I’m sure you found out lots of facts on your trip to New Orleans, but it was a pity you failed to grasp the meaning of Mardi Gras. "We were inspired by the giant papier mache bull that led the main Shrove Tuesday parade" said Chris. Shrove Tuesday, see, Chris? Did that not give you a teeny clue?
A midsummer parade sounds lovely, though. Just don’t call it Mardi Gras. You can’t have Mardi Gras in June, not to mention June 29 being a Saturday, so it’s the wrong day of the week anyway, plus the whole thing will be cursed just like Cllr Stephen’s unfortunate event.
Still, you seem to be keen on having a religious-festival theme to your parade, so I have checked what else you might use. And, look, here’s just the thing.
In the Russian Orthodox church, they commemorate the Miracle of the Moose on June 29. It’s a complicated story, involving some 15th-century monks who ate a moose, but don’t worry about the details. The point is, it all happened on June 29.
Perfect. Ryde’s Midsummer Moose Parade. And monks, too. You could borrow some from Quarr Abbey. And if you’ve already ordered the papier mache bull, just add some moosey antler bits and nobody will notice the difference.
Berry better bet to stave off cross-Channel hordes
I AM impressed by the outstandingly tetchy tone of M. Cave, of Rookley, who last week put a notice in the CP entitled "Disappearing England (or 10 reasons for an Immigration Referendum)"
M. Cave starts off being cross because nobody knows the name of the immigration minister. "Name him in 60 secs." Nope, ’fraid not. Hold on, I’ll Google him. Here we are, it’s somebody called Mark Harper.
Does that improve things now I can answer your question, M. Cave?
Golly, no. "The PM wants to bring in thousands of the 'brightest and best’ foreigners ever year because it’s 'good for business’. What about Britain’s brightest and best?" Good point, M. Cave, were it not for the fact we’re so thick we even can’t name the Immigration Minister.
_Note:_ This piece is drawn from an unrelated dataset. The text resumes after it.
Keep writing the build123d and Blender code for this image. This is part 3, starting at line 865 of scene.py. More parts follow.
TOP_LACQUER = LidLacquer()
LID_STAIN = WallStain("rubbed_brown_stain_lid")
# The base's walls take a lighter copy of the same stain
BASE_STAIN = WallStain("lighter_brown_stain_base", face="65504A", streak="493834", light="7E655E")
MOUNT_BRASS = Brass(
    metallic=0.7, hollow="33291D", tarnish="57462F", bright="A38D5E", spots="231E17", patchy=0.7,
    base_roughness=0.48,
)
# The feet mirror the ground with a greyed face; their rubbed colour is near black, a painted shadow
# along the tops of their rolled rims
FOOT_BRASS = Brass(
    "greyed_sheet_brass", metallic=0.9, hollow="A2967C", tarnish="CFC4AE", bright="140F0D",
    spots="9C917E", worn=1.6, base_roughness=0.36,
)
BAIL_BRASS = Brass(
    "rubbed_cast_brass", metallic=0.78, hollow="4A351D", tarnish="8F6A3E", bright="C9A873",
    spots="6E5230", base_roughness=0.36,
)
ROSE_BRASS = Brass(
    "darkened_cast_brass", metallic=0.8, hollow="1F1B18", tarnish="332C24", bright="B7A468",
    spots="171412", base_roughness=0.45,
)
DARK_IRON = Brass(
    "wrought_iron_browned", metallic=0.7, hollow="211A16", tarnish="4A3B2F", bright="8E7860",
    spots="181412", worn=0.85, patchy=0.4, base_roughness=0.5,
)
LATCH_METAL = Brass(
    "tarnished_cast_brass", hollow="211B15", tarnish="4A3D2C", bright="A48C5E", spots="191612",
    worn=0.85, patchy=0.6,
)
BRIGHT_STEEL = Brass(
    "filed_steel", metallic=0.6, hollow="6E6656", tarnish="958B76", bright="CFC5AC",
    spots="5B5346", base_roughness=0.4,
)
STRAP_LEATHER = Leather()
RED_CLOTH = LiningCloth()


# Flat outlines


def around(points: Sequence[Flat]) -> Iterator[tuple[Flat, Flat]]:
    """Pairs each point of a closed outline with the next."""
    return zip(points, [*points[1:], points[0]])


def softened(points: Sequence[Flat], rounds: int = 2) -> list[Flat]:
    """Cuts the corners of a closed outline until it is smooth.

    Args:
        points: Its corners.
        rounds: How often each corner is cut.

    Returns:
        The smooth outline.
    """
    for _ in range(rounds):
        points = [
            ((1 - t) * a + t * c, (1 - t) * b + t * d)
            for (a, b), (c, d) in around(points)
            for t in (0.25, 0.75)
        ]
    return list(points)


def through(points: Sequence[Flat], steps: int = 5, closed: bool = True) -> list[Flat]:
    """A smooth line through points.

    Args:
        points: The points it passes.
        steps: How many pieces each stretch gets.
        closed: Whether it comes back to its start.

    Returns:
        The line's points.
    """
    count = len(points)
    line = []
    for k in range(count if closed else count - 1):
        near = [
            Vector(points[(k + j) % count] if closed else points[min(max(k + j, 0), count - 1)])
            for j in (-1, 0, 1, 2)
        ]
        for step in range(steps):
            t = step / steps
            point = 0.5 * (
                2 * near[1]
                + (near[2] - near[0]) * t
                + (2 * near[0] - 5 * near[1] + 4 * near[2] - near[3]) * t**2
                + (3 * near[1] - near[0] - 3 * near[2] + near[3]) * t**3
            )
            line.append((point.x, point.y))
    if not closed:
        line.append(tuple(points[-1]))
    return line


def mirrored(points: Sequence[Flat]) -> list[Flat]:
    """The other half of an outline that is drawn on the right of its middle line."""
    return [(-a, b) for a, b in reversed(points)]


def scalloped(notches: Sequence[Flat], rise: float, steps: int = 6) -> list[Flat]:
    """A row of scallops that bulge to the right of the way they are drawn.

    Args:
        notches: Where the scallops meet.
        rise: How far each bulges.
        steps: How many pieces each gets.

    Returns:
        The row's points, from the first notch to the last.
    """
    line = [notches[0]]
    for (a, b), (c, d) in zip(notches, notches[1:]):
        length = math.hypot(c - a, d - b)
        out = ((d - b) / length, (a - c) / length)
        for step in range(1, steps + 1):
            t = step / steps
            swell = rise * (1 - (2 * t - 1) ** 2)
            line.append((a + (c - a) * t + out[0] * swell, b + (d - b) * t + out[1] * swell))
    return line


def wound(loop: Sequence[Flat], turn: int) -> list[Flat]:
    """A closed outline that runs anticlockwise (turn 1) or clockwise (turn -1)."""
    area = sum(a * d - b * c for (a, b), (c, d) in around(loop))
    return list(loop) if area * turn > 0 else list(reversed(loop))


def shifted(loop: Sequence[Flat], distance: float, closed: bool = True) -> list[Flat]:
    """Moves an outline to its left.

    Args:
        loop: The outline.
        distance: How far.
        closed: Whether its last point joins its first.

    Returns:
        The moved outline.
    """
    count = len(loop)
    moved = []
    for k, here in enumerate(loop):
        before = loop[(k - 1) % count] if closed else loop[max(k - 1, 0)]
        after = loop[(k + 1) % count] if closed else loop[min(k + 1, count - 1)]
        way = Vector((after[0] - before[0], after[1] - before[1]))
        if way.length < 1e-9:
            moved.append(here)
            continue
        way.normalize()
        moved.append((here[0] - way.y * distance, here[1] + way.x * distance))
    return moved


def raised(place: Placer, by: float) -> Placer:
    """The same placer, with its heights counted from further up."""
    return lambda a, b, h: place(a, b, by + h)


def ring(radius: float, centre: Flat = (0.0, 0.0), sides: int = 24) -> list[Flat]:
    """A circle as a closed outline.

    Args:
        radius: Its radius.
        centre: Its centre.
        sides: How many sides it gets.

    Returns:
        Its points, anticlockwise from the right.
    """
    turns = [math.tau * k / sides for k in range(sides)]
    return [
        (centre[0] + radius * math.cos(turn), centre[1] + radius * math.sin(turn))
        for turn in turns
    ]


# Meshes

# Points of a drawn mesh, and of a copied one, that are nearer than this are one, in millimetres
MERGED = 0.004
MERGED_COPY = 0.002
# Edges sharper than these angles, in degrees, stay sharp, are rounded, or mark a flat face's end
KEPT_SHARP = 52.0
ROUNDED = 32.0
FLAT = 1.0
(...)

"Over 300 languages are spoken in London," fulminates M. Cave. Actually, I think that’s nice, don’t you? It makes us sound rather clever and cosmopolitan. If we go on at this rate, we’ll be able to name the immigration minister.
Whoops, no, my mistake. Seems the 300 languages aren’t good at all. M. Cave is not to be placated. On and on he goes about the horrible foreigners, finishing up on a startling crescendo. "O Great King Alfred, Saviour of England, we need you now!"
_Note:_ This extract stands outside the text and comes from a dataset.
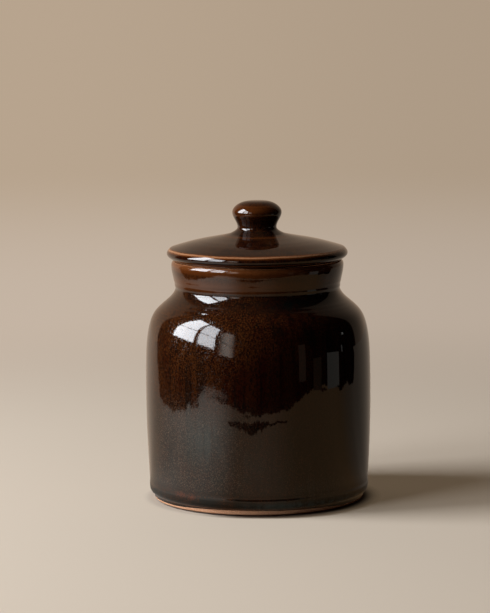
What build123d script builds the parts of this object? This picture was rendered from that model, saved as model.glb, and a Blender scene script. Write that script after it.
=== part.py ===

I’m sorry? King Alfred? What crazy suggestion is this, M. Cave?
He’d be 1,164 years old and in no shape to repel all those invading Polish plumbers. In any case, what’s the only thing anyone knows about him? That’s right, he burnt the cakes.
What use would he be in the face of hordes of French patissiers settling on our shores? Mary Berry would be a better bet, by far. I’ll send her the name of the immigration minister.